There is also an element of fashion in this terrorism trend. During the late 19th century, hundreds of Europeans - all Christian, incidentally - volunteered for anarchist causes: They planted bombs and managed to assassinate many politicians, including a Russian czar and a French president, in pursuit of a utopian dream to create a "government-free world". No country managed to stamp out the anarchists, but the movement petered out when the fashion wore off; it's not impossible that something similar may happen to today's terrorist movements as well.

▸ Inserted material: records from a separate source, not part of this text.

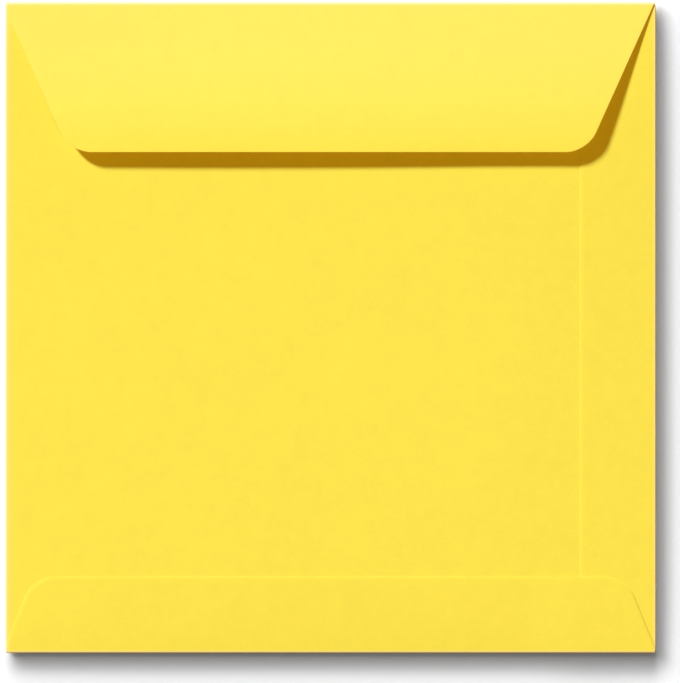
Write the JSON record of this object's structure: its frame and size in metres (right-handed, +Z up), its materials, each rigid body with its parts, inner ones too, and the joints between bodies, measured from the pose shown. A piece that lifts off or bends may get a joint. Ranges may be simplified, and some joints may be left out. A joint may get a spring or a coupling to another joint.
{
  "type": "square envelope",
  "caption": "Flat square paper envelope with a side seam, a tapered bottom flap and a tapered closing flap that stands slightly open.",
  "frame": {"origin": "centre of the envelope's outline, on the surface that it lies on", "axes": "+Z up from the surface, with the flap side up; +Y towards the closing flap's fold; +X to the right seen from the flap side, towards the side seam"},
  "size_m": [0.22, 0.22, 0.0052],
  "materials": {
    "yellow_paper": "uncoated, smooth, dyed right through"
  },
  "bodies": {
    "root": {"envelope": "yellow_paper"}
  },
  "joints": []
}
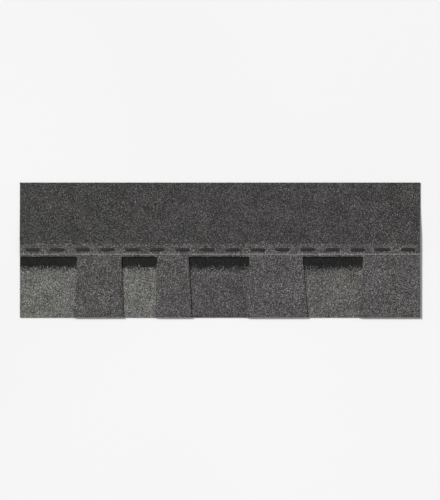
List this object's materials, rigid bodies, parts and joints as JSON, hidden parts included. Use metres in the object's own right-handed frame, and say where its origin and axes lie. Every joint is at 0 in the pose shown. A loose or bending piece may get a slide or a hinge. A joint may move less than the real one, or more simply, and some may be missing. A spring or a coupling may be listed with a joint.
{
  "type": "laminated asphalt shingle",
  "caption": "Laminated asphalt roof shingle: a granule-faced top sheet cut into flared teeth, glued over a strip that shows in the gaps, with self-seal dashes and a release film.",
  "frame": {"origin": "middle of the shingle's outline, on the floor that it lies on", "axes": "+X along the shingle to the picture's right, +Y from the butt edge up the roof slope, +Z out of the weather face"},
  "size_m": [1, 0.337, 0.0061],
  "materials": {
    "tooth_granules": "rough ceramic-coated mineral granules on asphalt, dark purplish and greenish grey, sanded black back",
    "shadow_granules": "rough mineral granules on asphalt, warm mid grey with a near-black band at the top, sanded black back",
    "asphalt": "smooth black asphalt glue",
    "sealant": "semi-gloss black self-seal asphalt",
    "film": "clear glossy release film"
  },
  "bodies": {
    "root": {"upper_ply": "tooth_granules", "lower_ply": "shadow_granules", "laminating_adhesive": "asphalt", "sealant_strip": "sealant", "release_film": "film"}
  },
  "joints": []
}
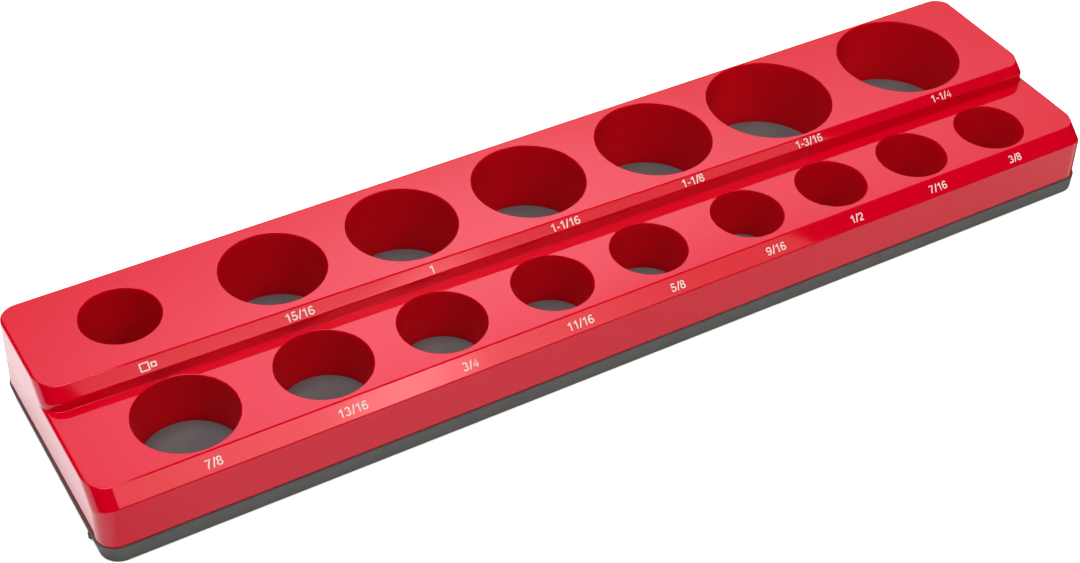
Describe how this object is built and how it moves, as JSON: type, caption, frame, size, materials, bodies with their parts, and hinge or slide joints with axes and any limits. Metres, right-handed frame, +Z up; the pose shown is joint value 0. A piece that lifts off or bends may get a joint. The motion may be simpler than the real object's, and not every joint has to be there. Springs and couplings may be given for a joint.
{
  "type": "magnetic tool holder",
  "caption": "Stepped magnetic rail with round bores that hold drive sockets upright, graded by size along each row.",
  "frame": {"origin": "centre of the footprint, on the surface that the rail stands on", "axes": "+X along the rows, towards the smallest front bore; +Y from the low tier to the high tier; +Z up"},
  "size_m": [0.371, 0.087, 0.0326],
  "materials": {
    "red_plastic": "glossy moulded",
    "grey_plastic": "fine satin",
    "magnet_plating": "nickel plated",
    "screw_steel": "zinc plated",
    "white_ink": "printed",
    "pad_rubber": "matt"
  },
  "bodies": {
    "root": {"top_housing": "red_plastic", "base_tray": "grey_plastic", "grip_pad": "pad_rubber", "magnet_7_8": "magnet_plating", "magnet_13_16": "magnet_plating", "magnet_3_4": "magnet_plating", "magnet_11_16": "magnet_plating", "magnet_5_8": "magnet_plating", "magnet_9_16": "magnet_plating", "magnet_1_2": "magnet_plating", "magnet_7_16": "magnet_plating", "magnet_3_8": "magnet_plating", "magnet_adapter": "magnet_plating", "magnet_15_16": "magnet_plating", "magnet_1": "magnet_plating", "magnet_1_1_16": "magnet_plating", "magnet_1_1_8": "magnet_plating", "magnet_1_3_16": "magnet_plating", "magnet_1_1_4": "magnet_plating", "base_screw_1": "screw_steel", "base_screw_2": "screw_steel", "base_screw_3": "screw_steel", "base_screw_4": "screw_steel", "base_screw_5": "screw_steel", "base_screw_6": "screw_steel", "base_screw_7": "screw_steel", "base_screw_8": "screw_steel"}
  },
  "joints": []
}
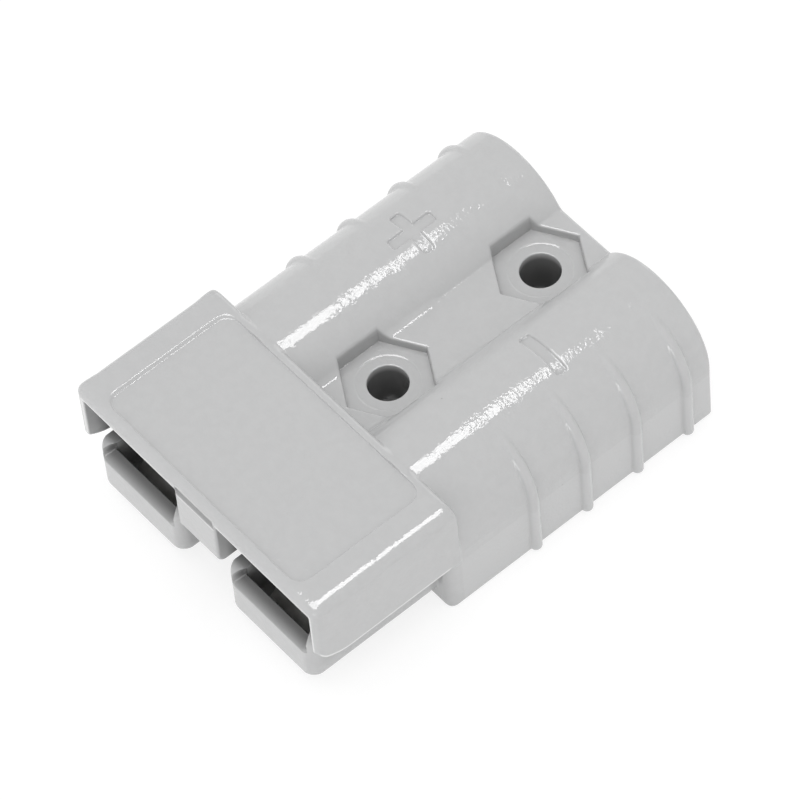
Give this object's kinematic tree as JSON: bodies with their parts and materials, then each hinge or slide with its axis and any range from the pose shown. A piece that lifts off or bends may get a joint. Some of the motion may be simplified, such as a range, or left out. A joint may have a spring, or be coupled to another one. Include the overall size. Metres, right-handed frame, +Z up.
{
  "type": "genderless power connector",
  "caption": "Genderless two-pole power connector: a grey moulding whose hood, centre post and tongues mate with a turned-over twin, with round cable barrels and nut recesses.",
  "frame": {"origin": "on the bottom face, midway between the two fixing holes", "axes": "+X across the two poles (the minus pole is at +X), +Y towards the cable end, +Z up from the bottom face to the hood"},
  "size_m": [0.0378, 0.0502, 0.016],
  "materials": {
    "housing": "moulded polycarbonate, glossy",
    "contact": "silver-plated copper, satin",
    "spring": "rolled stainless spring steel"
  },
  "bodies": {
    "root": {"housing": "housing", "contact_positive": "contact", "contact_negative": "contact", "spring_positive": "spring", "spring_negative": "spring"}
  },
  "joints": []
}
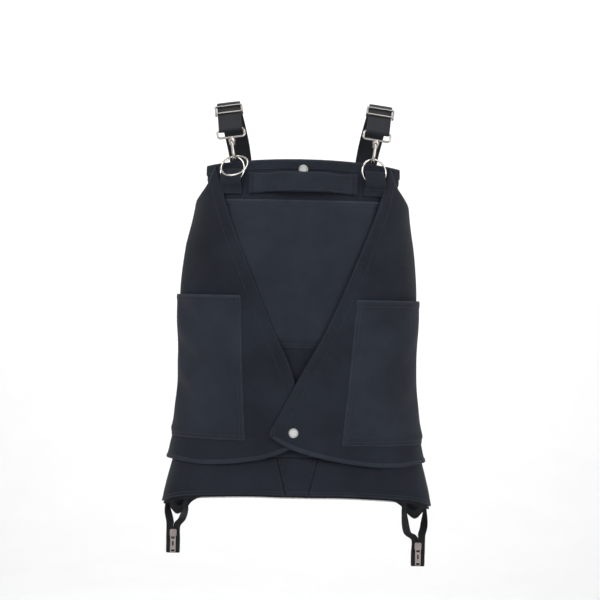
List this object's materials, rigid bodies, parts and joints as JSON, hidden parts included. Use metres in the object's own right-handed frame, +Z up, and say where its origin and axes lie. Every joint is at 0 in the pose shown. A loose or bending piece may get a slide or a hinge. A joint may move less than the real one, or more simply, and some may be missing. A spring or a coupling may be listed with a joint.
{
  "type": "harness vest",
  "caption": "Canvas bib vest on webbing shoulder straps with swivel hooks, crossed wrap flaps that snap shut, patch pockets, a carry handle and hem zips.",
  "frame": {"origin": "midway between the crests of the two shoulder straps, at the level where they rest on the shoulders", "axes": "+Z up along the vest, the front faces -Y, +X is to the right of someone looking at the front"},
  "size_m": [0.441, 0.2699, 0.7584],
  "materials": {
    "canvas": "matt plain weave",
    "pocket_canvas": "matt plain weave",
    "binding": "ribbed tape",
    "webbing": "heavy ribbed webbing",
    "zip_tape": "herringbone tape",
    "zip_metal": "pewter",
    "snap_metal": "satin nickel",
    "bright_nickel": "bright nickel",
    "dark_nickel": "black nickel"
  },
  "bodies": {
    "vest": {"bib_panel": "canvas", "side_panel_right": "canvas", "side_panel_left": "canvas", "skirt_side_right": "canvas", "skirt_side_left": "canvas", "skirt_centre_panel": "canvas", "back_panel": "canvas", "front_hem_band": "canvas", "back_hem_band": "canvas", "chest_pocket": "pocket_canvas", "carry_handle": "pocket_canvas", "top_snap_cap": "snap_metal", "top_snap_stud": "snap_metal", "ring_tab_right": "canvas", "ring_tab_left": "canvas", "strap_right": "webbing", "strap_left": "webbing", "strap_back_tab_right": "webbing", "strap_back_tab_left": "webbing", "zip_tape_front": "zip_tape", "zip_tape_back": "zip_tape", "zip_tail_right": "zip_tape", "zip_tail_left": "zip_tape", "zip_end_box_right": "zip_tape", "zip_end_box_left": "zip_tape"},
    "flap_right": {"flap_right": "canvas", "flap_binding_right": "binding", "flap_pocket_right": "pocket_canvas", "flap_snap_cap": "snap_metal"},
    "flap_left": {"flap_left": "canvas", "flap_binding_left": "binding", "flap_pocket_left": "pocket_canvas", "flap_snap_stud": "snap_metal"},
    "adjuster_right": {"adjuster_right": "bright_nickel", "strap_end_right": "webbing"},
    "swivel_eye_right": {"swivel_eye_right": "dark_nickel"},
    "hook_right": {"hook_body_right": "dark_nickel", "lever_pin_right": "dark_nickel", "lever_spring_right": "dark_nickel"},
    "hook_lever_right": {"hook_lever_right": "dark_nickel"},
    "tab_ring_right": {"tab_ring_right": "bright_nickel"},
    "zip_slider_right": {"zip_slider_right": "zip_metal"},
    "zip_pull_right": {"zip_pull_right": "zip_metal"},
    "adjuster_left": {"adjuster_left": "bright_nickel", "strap_end_left": "webbing"},
    "swivel_eye_left": {"swivel_eye_left": "dark_nickel"},
    "hook_left": {"hook_body_left": "dark_nickel", "lever_pin_left": "dark_nickel", "lever_spring_left": "dark_nickel"},
    "hook_lever_left": {"hook_lever_left": "dark_nickel"},
    "tab_ring_left": {"tab_ring_left": "bright_nickel"},
    "zip_slider_left": {"zip_slider_left": "zip_metal"},
    "zip_pull_left": {"zip_pull_left": "zip_metal"},
    "loose_ring": {"loose_ring": "bright_nickel"}
  },
  "joints": [
    {"name": "flap_right_fold", "type": "hinge", "parent": "vest", "child": "flap_right", "pos_m": [0.2107, -0.0015, -0.577], "axis": [-0.0723, 0, 0.9974], "range_deg": [0, 100]},
    {"name": "flap_left_fold", "type": "hinge", "parent": "vest", "child": "flap_left", "pos_m": [-0.2107, -0.0015, -0.577], "axis": [-0.0723, 0, -0.9974], "range_deg": [0, 75]},
    {"name": "adjuster_right_slide", "type": "slide", "parent": "vest", "child": "adjuster_right", "axis": [0.0895, 0.766, 0.6365], "range_m": [-0.012, 0]},
    {"name": "eye_right_swing", "type": "hinge", "parent": "vest", "child": "swivel_eye_right", "pos_m": [0.11868, -0.08672, -0.04753], "axis": [0.9903, 0, -0.1392], "range_deg": [-1, 1]},
    {"name": "hook_right_swivel", "type": "hinge", "parent": "swivel_eye_right", "child": "hook_right", "pos_m": [0.11315, -0.08672, -0.08694], "axis": [0.1392, 0, 0.9903], "range_deg": [-8, 16]},
    {"name": "hook_right_lever", "type": "hinge", "parent": "hook_right", "child": "hook_lever_right", "pos_m": [0.11557, -0.07852, -0.06971], "axis": [-0.9903, 0, 0.1392], "range_deg": [0, 24], "stiffness_Nm_per_rad": 0.02},
    {"name": "tab_ring_right_tilt", "type": "hinge", "parent": "vest", "child": "tab_ring_right", "pos_m": [0.11406, -0.09061, -0.11097], "axis": [0.9359, 0.3522, 0], "range_deg": [-2.5, 2.5]},
    {"name": "zip_slider_right_slide", "type": "slide", "parent": "vest", "child": "zip_slider_right", "axis": [0, 0, 1], "range_m": [0, 0.008]},
    {"name": "zip_pull_right_swing", "type": "hinge", "parent": "zip_slider_right", "child": "zip_pull_right", "pos_m": [0.2005, -0.0487, -0.719], "axis": [1, 0, 0], "range_deg": [-150, 0]},
    {"name": "adjuster_left_slide", "type": "slide", "parent": "vest", "child": "adjuster_left", "axis": [-0.0895, 0.766, 0.6365], "range_m": [-0.012, 0]},
    {"name": "eye_left_swing", "type": "hinge", "parent": "vest", "child": "swivel_eye_left", "pos_m": [-0.11868, -0.08867, -0.04753], "axis": [0.9903, 0, 0.1392], "range_deg": [-0.3, 1]},
    {"name": "hook_left_swivel", "type": "hinge", "parent": "swivel_eye_left", "child": "hook_left", "pos_m": [-0.11315, -0.08867, -0.08694], "axis": [-0.1392, 0, 0.9903], "range_deg": [-12, 7]},
    {"name": "hook_left_lever", "type": "hinge", "parent": "hook_left", "child": "hook_lever_left", "pos_m": [-0.11557, -0.08047, -0.06971], "axis": [-0.9903, 0, -0.1392], "range_deg": [0, 24], "stiffness_Nm_per_rad": 0.02},
    {"name": "tab_ring_left_tilt", "type": "hinge", "parent": "vest", "child": "tab_ring_left", "pos_m": [-0.11406, -0.09061, -0.11097], "axis": [0.9359, -0.3522, 0], "range_deg": [-0.8, 0]},
    {"name": "zip_slider_left_slide", "type": "slide", "parent": "vest", "child": "zip_slider_left", "axis": [0, 0, 1], "range_m": [0, 0.008]},
    {"name": "zip_pull_left_swing", "type": "hinge", "parent": "zip_slider_left", "child": "zip_pull_left", "pos_m": [-0.2005, -0.0487, -0.705], "axis": [1, 0, 0], "range_deg": [-150, 0]},
    {"name": "loose_ring_swing", "type": "hinge", "parent": "vest", "child": "loose_ring", "pos_m": [-0.11259, -0.09062, -0.0909], "axis": [0.9602, -0.1331, 0.2457], "range_deg": [-20, 20]}
  ],
  "couplings": [
    {"joint": "flap_left_fold", "follows": "flap_right_fold", "ratio": 0.75}
  ]
}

Modern versions of Islam will emerge, particularly in Europe, where today's Muslims face a different environment to that which their immigrant parents had in their countries of origin. But the process cannot be dictated from above, or encouraged with government subsidies: It has to start from inside the Muslim communities.

And the most important defence unit against terrorism remains the family. Most of the alienation of young Muslims in Europe today is fuelled by the disconnect between devout parents who fail to prepare their children for their subsequent lives in the multi-cultural societies in which they live, and by an education system which also fails to bridge this gap.

As former chief superintendent Dal Babu, who was responsible for counter-extremism efforts at London's Metropolitan Police, remarked recently, a successful programme is one which "does not put the Muslim community in a separate box when it comes to safeguarding vulnerable young people".

Seen from this perspective, almost everything a state does from the birth of an individual and right through to his or her maturity should, at least in part, be a counter-extremism effort. The narrative of violence needs to be combated at home, at school and in all subsequent government activities; it cannot just be tackled when an individual has already reached maturity.

Yes, that is a tall order which will take many years. But many of today's industrialised nations have undergone vast transformations in just a few decades, so they are perfectly capable of repeating the feat.